Often, neurotech data will fall into the broad definition of “sensitive personal information,” Fischer says. If neurotech data is considered personal data, then it would likely be regulated in states with data privacy laws, she adds. If it’s anonymized data, it falls outside of these privacy laws. And states that don’t have a data privacy law may not have a direct regulatory regime that is applicable to neurotech, Fischer says.
The Food and Drug Administration issued guidance in 2019 classifying wearable neurotech such as watches or eyeglasses as “general wellness products” that are too low-risk to be subject to its regulation. The FDA defines a general wellness product as something “intended to maintain or encourage a general state of health or a health activity,” such as stress management or sleep management.
So far, only California and Colorado have enacted amendments to their comprehensive data privacy laws intended to directly cover the neurodata generated by neurotech by adding “neural data” as a category of “sensitive data,” Guercio says.
Neural data refers to digital information generated by brain activity.
Other bodies of law are also relevant. Francis Shen, the co-director of the Dana Foundation Neurotech Justice Accelerator at Mass General Brigham explains that the Fourth Amendment, which protects against unreasonable government searches and seizures, could apply to brain data if the government attempts to access it without proper justification.

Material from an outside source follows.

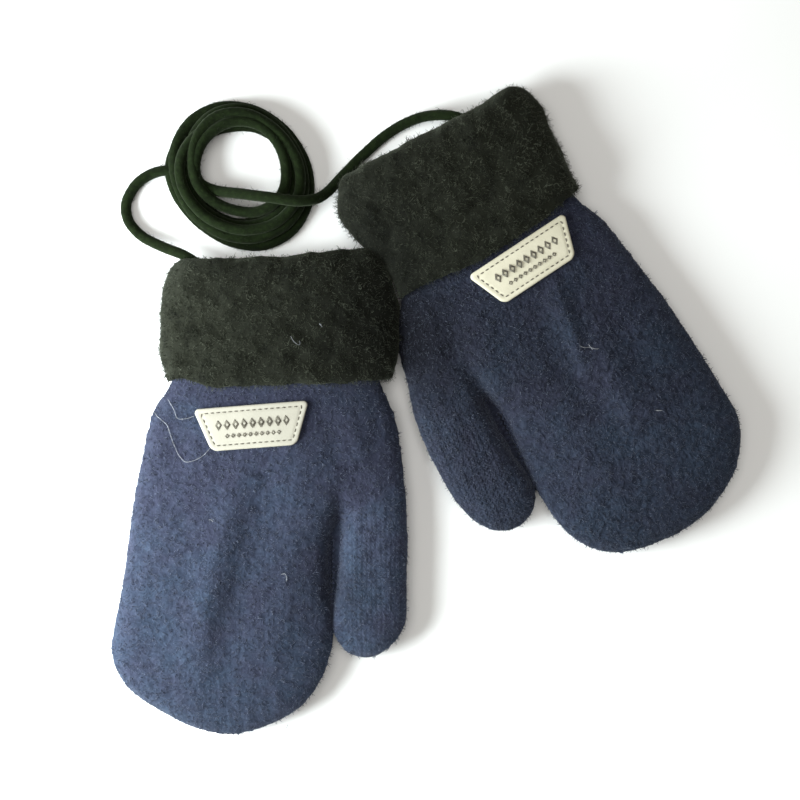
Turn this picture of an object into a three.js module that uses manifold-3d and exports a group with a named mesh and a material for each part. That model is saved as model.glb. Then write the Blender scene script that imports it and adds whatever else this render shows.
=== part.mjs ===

“This constitutional protection could apply if the government were unreasonably searching and seizing our brain data,” Shen says.
Mind the gap
But there are other legal gaps that will need to be filled.
“I am of the view that when neurotechnology becomes more prevalent in society, this will have ripples for many areas of law; because unlike other technologies of the past, this represents a merging of human and machine and increasingly a merging of humans with [artificial intelligence] systems,” says Allan McCay, the president of the Centre for Neurotechnology and Law and a co-director of the University of Sydney Law School’s Sydney Institute of Criminology. For example, McCay says, when a brain-computer interface (a system allowing the brain to communicate with an external device) causes an injury, it’s not clear what constitutes the criminal act in such cases. Can someone commit a criminal act by having a guilty mind? McCay wonders.
The law needs to address this possibility and determine how to protect people from unwanted intrusions into their thoughts or mental privacy, says Stephen Embry, the Louisville, Kentucky-based author of the TechLaw Crossroads blog and a 2025 ABATechshow co-chair.
“This is new and intrusive technology,” Embry says. “For the first time, we are confronted with the possibility that advertisers, the government and even individuals can really be clued into more than what we say or do, but what we are actually thinking.”